Приехав домой, Пьер отдал приказание своему все знающему, все умеющему, известному всей Москве кучеру Евстафьевичу о том, что он в ночь едет в Можайск к войску и чтобы туда были высланы его верховые лошади. Все это не могло быть сделано в тот же день, и потому, по представлению Евстафьевича, Пьер должен был отложить свой отъезд до другого дня, с тем чтобы дать время подставам выехать на дорогу.
24 го числа прояснело после дурной погоды, и в этот день после обеда Пьер выехал из Москвы. Ночью, переменя лошадей в Перхушкове, Пьер узнал, что в этот вечер было большое сражение. Рассказывали, что здесь, в Перхушкове, земля дрожала от выстрелов. На вопросы Пьера о том, кто победил, никто не мог дать ему ответа. (Это было сражение 24 го числа при Шевардине.) На рассвете Пьер подъезжал к Можайску.
Все дома Можайска были заняты постоем войск, и на постоялом дворе, на котором Пьера встретили его берейтор и кучер, в горницах не было места: все было полно офицерами.

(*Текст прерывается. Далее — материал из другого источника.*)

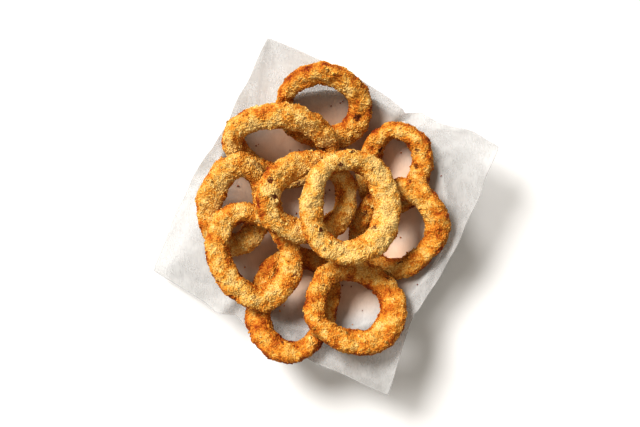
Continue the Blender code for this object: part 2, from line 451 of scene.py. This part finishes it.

В Можайске и за Можайском везде стояли и шли войска. Казаки, пешие, конные солдаты, фуры, ящики, пушки виднелись со всех сторон. Пьер торопился скорее ехать вперед, и чем дальше он отъезжал от Москвы и чем глубже погружался в это море войск, тем больше им овладевала тревога беспокойства и не испытанное еще им новое радостное чувство. Это было чувство, подобное тому, которое он испытывал и в Слободском дворце во время приезда государя, – чувство необходимости предпринять что то и пожертвовать чем то. Он испытывал теперь приятное чувство сознания того, что все то, что составляет счастье людей, удобства жизни, богатство, даже самая жизнь, есть вздор, который приятно откинуть в сравнении с чем то… С чем, Пьер не мог себе дать отчета, да и ее старался уяснить себе, для кого и для чего он находит особенную прелесть пожертвовать всем. Его не занимало то, для чего он хочет жертвовать, но самое жертвование составляло для него новое радостное чувство.